Nach den analysierenden Abschnitten geben die Autoren den Lesenden dann jeweils Ratschläge an die Hand, wie sie nicht nur die beschrieben Verkaufstechniken erkennen, sondern auch kontern können. Etwa, indem man geschickt Nachfragen stellt, sich nicht unter Zeitdruck setzen lässt, Manipulationsversuche klar als solche benennt und darauf besteht, Entscheidungen wohl zu erwägen. Kapitel C bietet schließlich noch „Umsetzungshilfen für kluge Kunden“ und abschließend „Zehn Goldene Regeln für die Vorbereitung einer Finanzberatung“.

 

Freiheit für die Goldfische

 

Die Beispiele sind gut ausgewählt, der finanztechnische Hintergrund wird klar erklärt und die Darstellung der verschiedenen Verkaufstechniken sorgt für viele Aha-Erlebnisse. Gleichwohl erfordert die Lektüre des Buches eine konzentrierte Erarbeitung der einzelnen Kapitel. Die Materie ist nicht einfach. Hier wie auch sonst im Leben mündiger Bürgerinnen und Bürger gilt aber: Das Denken sollte man nicht anderen überlassen und Verantwortung in der Gestaltung des eigenen Lebens übernehmen. Gerade Studierenden sei das Buch wärmstens empfohlen. Universitäten und Hochschulen sind traditionelle „Jagdgebiete“ von Finanzdienstleistern, die „Goldfischen“ (vielsagender Branchenausdruck für Studierende) „unverbindliche“ Beratungsveranstaltungen anbieten.

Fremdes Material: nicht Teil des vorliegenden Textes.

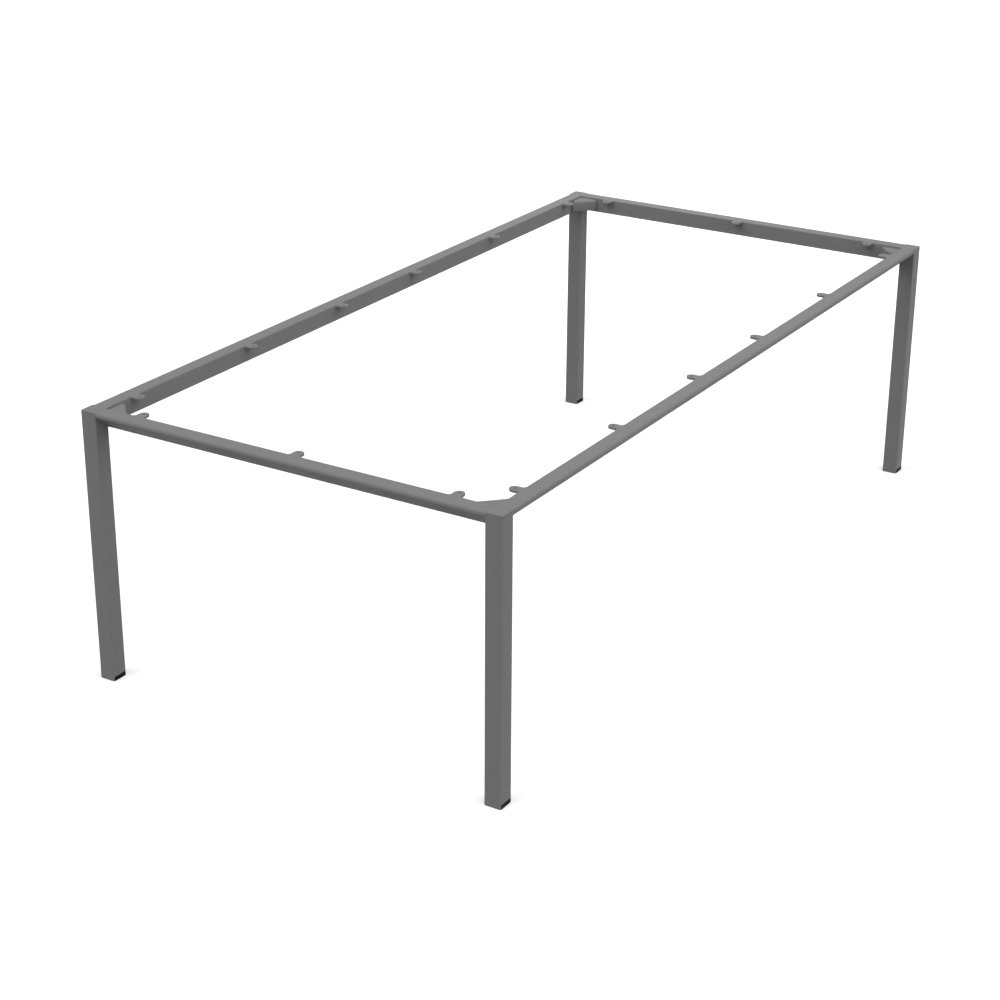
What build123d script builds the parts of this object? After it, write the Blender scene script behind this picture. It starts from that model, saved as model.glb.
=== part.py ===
from build123d import *

import os

# Table frame of powder-coated steel for a rectangular table top.
# +X runs along the long side, +Y along the short side and +Z up.
# The origin is on the floor under the middle of the frame. Millimetres.

# Overall size
frame_length = 2388.0
frame_width = 1188.0
frame_height = 723.0

# Legs: square tube
leg_size = 45.0
leg_wall = 2.0
leg_radius = 3.0

# Rails: a four-sided tube, shallow outside and deep inside, with a sloping underside
rail_width = 42.0
rail_flank = 11.0
rail_depth = 48.5
rail_wall = 2.0
rail_top_radius = 6.0
rail_flank_radius = 4.0
rail_inner_radius = 2.5

# Plates that close the tops of the legs
cap_thickness = 3.0
cap_clearance = 0.1

# Corner brackets: sheet folded down along its diagonal
bracket_reach = 68.0
bracket_seat = 52.0
bracket_gap = 6.0
bracket_drop = 5.0
bracket_height = 33.0
bracket_sheet = 4.0
bracket_bend = 2.0
bracket_relief = 5.0

# Screw tabs under the table top
tab_width = 26.0
tab_reach = 30.0
tab_thickness = 4.0
tab_flare = 5.0
tab_hole = 7.0
tab_corner_inset = 147.0
long_outer_spacing = 447.0
long_left_spacing = 405.0
long_right_spacing = 429.0
short_front_spacing = 435.0

# Plastic feet plugged into the legs
foot_pad = 1.0
foot_pad_inset = 0.6
foot_band = 11.5
foot_plug_height = 30.0
foot_plug_wall = 2.5
foot_floor = 3.0
foot_clearance = 0.1
fin_depth = 1.2
fin_thickness = 1.5
fin_spacing = 6.0
fin_count = 3
foot_rib = 2.0

# Places worked out from the sizes above
half_length = frame_length / 2
half_width = frame_width / 2
leg_bore = leg_size - 2 * leg_wall

# Corner names with the signs of X and Y and the turn that faces a piece inwards
corners = (
    ("front_left", -1, -1, 0),
    ("front_right", 1, -1, 90),
    ("back_right", 1, 1, 180),
    ("back_left", -1, 1, 270),
)


def prism(sketch, bottom, top):
    """A flat outline drawn up between two heights."""
    return Pos(0, 0, bottom) * extrude(sketch, top - bottom, dir=(0, 0, 1))


def make_rail(length):
    """Rail along X with its outer face on Y = 0 and its top on Z = 0."""
    outline = Plane.YZ * Polygon(
        (0, 0),
        (rail_width, 0),
        (rail_width, -rail_depth),
        (0, -rail_flank),
        align=None,
    )
    outline = fillet(outline.vertices().sort_by_distance((0, 0, 0))[0], rail_top_radius)
    outline = fillet(outline.vertices().sort_by_distance((0, 0, -rail_flank))[0], rail_flank_radius)
    outline = fillet(outline.vertices().group_by(Axis.Y)[-1], rail_inner_radius)
    bore = offset(outline, -rail_wall)
    return Pos(-length / 2, 0, 0) * extrude(outline - bore, length, dir=(1, 0, 0))


def make_leg():
    """Leg with its axis on Z, cut short at the foot on its +Y and -Y walls."""
    outline = RectangleRounded(leg_size, leg_size, leg_radius)
    bore = Rectangle(leg_bore, leg_bore)
    tube = prism(outline - bore, foot_pad, frame_height)
    cut = prism(Rectangle(leg_bore, 2 * leg_size), 0, foot_pad + foot_band)
    return tube - cut


def make_cap():
    """Plate inside the top of a leg, level with the leg's end."""
    side = leg_bore - 2 * cap_clearance
    return prism(Rectangle(side, side), frame_height - cap_thickness, frame_height)


def make_foot():
    """Finned plug with a pad to stand on and two cheeks that fill the leg's cuts."""
    pad_side = leg_size - 2 * foot_pad_inset
    fin_side = leg_bore - 2 * foot_clearance
    plug_side = fin_side - 2 * fin_depth
    hollow_side = plug_side - 2 * foot_plug_wall
    pad_corners = Rectangle(pad_side, pad_side).vertices()
    pad = prism(chamfer(pad_corners, leg_radius - foot_pad_inset), 0, foot_pad)
    cheeks = prism(Rectangle(fin_side, leg_size), foot_pad, foot_pad + foot_band - foot_clearance)
    plug = prism(Rectangle(plug_side, plug_side), foot_pad, foot_plug_height)
    foot = pad + cheeks + plug
    for index in range(fin_count):
        height = foot_plug_height - fin_thickness - index * fin_spacing
        foot += prism(Rectangle(fin_side, fin_side), height - fin_thickness, height)
    hollow = Rectangle(hollow_side, hollow_side)
    hollow -= Rectangle(hollow_side, foot_rib)
    hollow -= Rectangle(foot_rib, hollow_side)
    return foot - prism(hollow, foot_floor, foot_plug_height)


def make_bracket():
    """Bracket with its corner on the Z axis, its plate on the rails and its web clear of them."""
    bottom = -bracket_drop - bracket_height
    side = bracket_reach - bracket_gap
    behind_fold = bracket_reach - bracket_sheet * 2**0.5
    plate = Polygon(
        (0, 0),
        (bracket_seat, 0),
        (bracket_seat, bracket_gap),
        (side, bracket_gap),
        (bracket_gap, side),
        (bracket_gap, bracket_seat),
        (0, bracket_seat),
        align=None,
    )
    hollow = Polygon((0, 0), (behind_fold, 0), (0, behind_fold), align=None)
    hollow += Rectangle(bracket_reach, bracket_gap, align=Align.MIN)
    hollow += Rectangle(bracket_gap, bracket_reach, align=Align.MIN)
    body = prism(plate, bottom, -bracket_drop)
    outer_fold = body.edges().filter_by(Axis((0, 0, 0), (1, -1, 0))).group_by(Axis.Z)[-1]
    body = fillet(outer_fold, bracket_bend + bracket_sheet)
    body -= prism(hollow, bottom, -bracket_drop - bracket_sheet)
    relief = Pos(0, 0, bottom) * Rot(0, 0, 45) * Box(
        2 * bracket_relief,
        2 * bracket_relief,
        bracket_height,
        align=(Align.CENTER, Align.CENTER, Align.MIN),
    )
    return body - relief


def make_tab():
    """Lug standing in +Y from a rail's inner face on Y = 0, its top on Z = 0."""
    half = tab_width / 2
    shoulder = tab_reach - half
    foot = half + tab_flare
    outline = Line((foot, 0), (-foot, 0))
    outline += RadiusArc((-foot, 0), (-half, tab_flare), -tab_flare)
    outline += Line((-half, tab_flare), (-half, shoulder))
    outline += ThreePointArc((-half, shoulder), (0, tab_reach), (half, shoulder))
    outline += Line((half, shoulder), (half, tab_flare))
    outline += RadiusArc((half, tab_flare), (foot, 0), -tab_flare)
    plate = make_face(outline) - Pos(0, shoulder) * Circle(tab_hole / 2)
    return prism(plate, -tab_thickness, 0)


def place_rails():
    """The four rails between the legs, their outer faces level with the legs'."""
    long_rail = make_rail(frame_length - 2 * leg_size)
    short_rail = make_rail(frame_width - 2 * leg_size)
    top = frame_height
    return {
        "rail_front": Pos(0, -half_width, top) * long_rail,
        "rail_right": Pos(half_length, 0, top) * Rot(0, 0, 90) * short_rail,
        "rail_back": Pos(0, half_width, top) * Rot(0, 0, 180) * long_rail,
        "rail_left": Pos(-half_length, 0, top) * Rot(0, 0, -90) * short_rail,
    }


def place_corner_pieces():
    """Leg, cap, foot and bracket at each corner."""
    leg = make_leg()
    cap = make_cap()
    foot = make_foot()
    bracket = make_bracket()
    pieces = {}
    for name, side_x, side_y, turn in corners:
        axis = Pos(side_x * (half_length - leg_size / 2), side_y * (half_width - leg_size / 2), 0)
        inside = Pos(
            side_x * (half_length - rail_width),
            side_y * (half_width - rail_width),
            frame_height,
        )
        pieces["leg_" + name] = axis * leg
        pieces["leg_cap_" + name] = axis * cap
        pieces["foot_" + name] = axis * foot
        pieces["corner_bracket_" + name] = inside * Rot(0, 0, turn) * bracket
    return pieces


def place_tabs():
    """Six tabs on each long rail and three on each short one, level with their tops."""
    tab = make_tab()
    first_x = -half_length + tab_corner_inset
    second_x = first_x + long_outer_spacing
    third_x = second_x + long_left_spacing
    sixth_x = half_length - tab_corner_inset
    fifth_x = sixth_x - long_outer_spacing
    fourth_x = fifth_x - long_right_spacing
    first_y = -half_width + tab_corner_inset
    second_y = first_y + short_front_spacing
    third_y = half_width - tab_corner_inset
    face_x = half_length - rail_width
    face_y = half_width - rail_width
    pieces = {}
    for number, x in enumerate((first_x, second_x, third_x, fourth_x, fifth_x, sixth_x), start=1):
        pieces[f"tab_front_{number}"] = Pos(x, -face_y, frame_height) * tab
        pieces[f"tab_back_{number}"] = Pos(x, face_y, frame_height) * Rot(0, 0, 180) * tab
    for number, y in enumerate((first_y, second_y, third_y), start=1):
        pieces[f"tab_left_{number}"] = Pos(-face_x, y, frame_height) * Rot(0, 0, -90) * tab
        pieces[f"tab_right_{number}"] = Pos(face_x, y, frame_height) * Rot(0, 0, 90) * tab
    return pieces


os.makedirs("parts", exist_ok=True)
for node, piece in {**place_rails(), **place_corner_pieces(), **place_tabs()}.items():
    export_step(piece, f"parts/{node}.step")
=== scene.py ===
"""Looks, light and camera for a table frame of powder-coated steel."""

import math

import bpy
from mathutils import Matrix, Vector


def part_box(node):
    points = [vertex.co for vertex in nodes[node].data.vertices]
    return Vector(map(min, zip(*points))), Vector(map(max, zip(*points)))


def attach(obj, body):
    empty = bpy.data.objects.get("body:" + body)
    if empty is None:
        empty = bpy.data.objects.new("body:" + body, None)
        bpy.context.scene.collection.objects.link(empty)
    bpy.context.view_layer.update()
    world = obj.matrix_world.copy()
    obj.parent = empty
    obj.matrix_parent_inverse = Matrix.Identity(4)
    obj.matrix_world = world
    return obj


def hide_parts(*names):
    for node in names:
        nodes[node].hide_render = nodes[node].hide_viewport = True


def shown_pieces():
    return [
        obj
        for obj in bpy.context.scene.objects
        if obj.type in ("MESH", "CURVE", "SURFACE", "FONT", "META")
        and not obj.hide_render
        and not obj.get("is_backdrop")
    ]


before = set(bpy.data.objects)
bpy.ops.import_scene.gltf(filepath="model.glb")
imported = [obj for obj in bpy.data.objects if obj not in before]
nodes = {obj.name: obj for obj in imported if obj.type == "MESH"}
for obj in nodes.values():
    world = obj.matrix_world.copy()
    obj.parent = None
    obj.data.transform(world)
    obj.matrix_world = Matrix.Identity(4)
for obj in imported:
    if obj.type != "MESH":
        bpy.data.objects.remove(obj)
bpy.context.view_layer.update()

bl_info = {
    "name": "Table Frame",
    "version": (1, 1, 0),
    "blender": (4, 5, 0),
    "location": "3D View > Sidebar > Table Frame",
    "description": "Finishes a welded table frame and sets up its studio view",
    "category": "Object",
}

# Signs of X and Y at the four legs
leg_signs = ((-1, -1), (1, -1), (1, 1), (-1, 1))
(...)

Bleibt man an der Lektüre dran, wird man vielfach belohnt – intellektuell und (durch Verlustvermeidung) finanziell: Kein Berater wird den Leser und die Leserin mehr unvorbereitet antreffen und seine Ja-Straßen ungestört pflastern, mit Trigger-Worten locken und die Konjunktivfalle spannen können. Und plötzlich wird man beim Anruf des Bankberaters zur Vereinbarung eines unverbindlichen Beratungstermins so wachsam, als hätte John Cleese in Monty Pythons „Der Sinn des Lebens“ gefragt: „Can we have your liver?“ Nein, Sie müssen sich nicht ausnehmen lassen. Einfach klar und deutlich „Nein“ sagen zu bestimmten Angeboten. Das geht nämlich und ist der einfachste und wirksamste Tipp aus diesem großartigen Buch.

 

Ulrich Bosetti/Hartmut Walz, Beraten statt verraten. So wehren Sie Manipulationen in der Finanzberatung souverän ab, Frankfurter Allgemeine Buch, Frankfurt am Main 2022.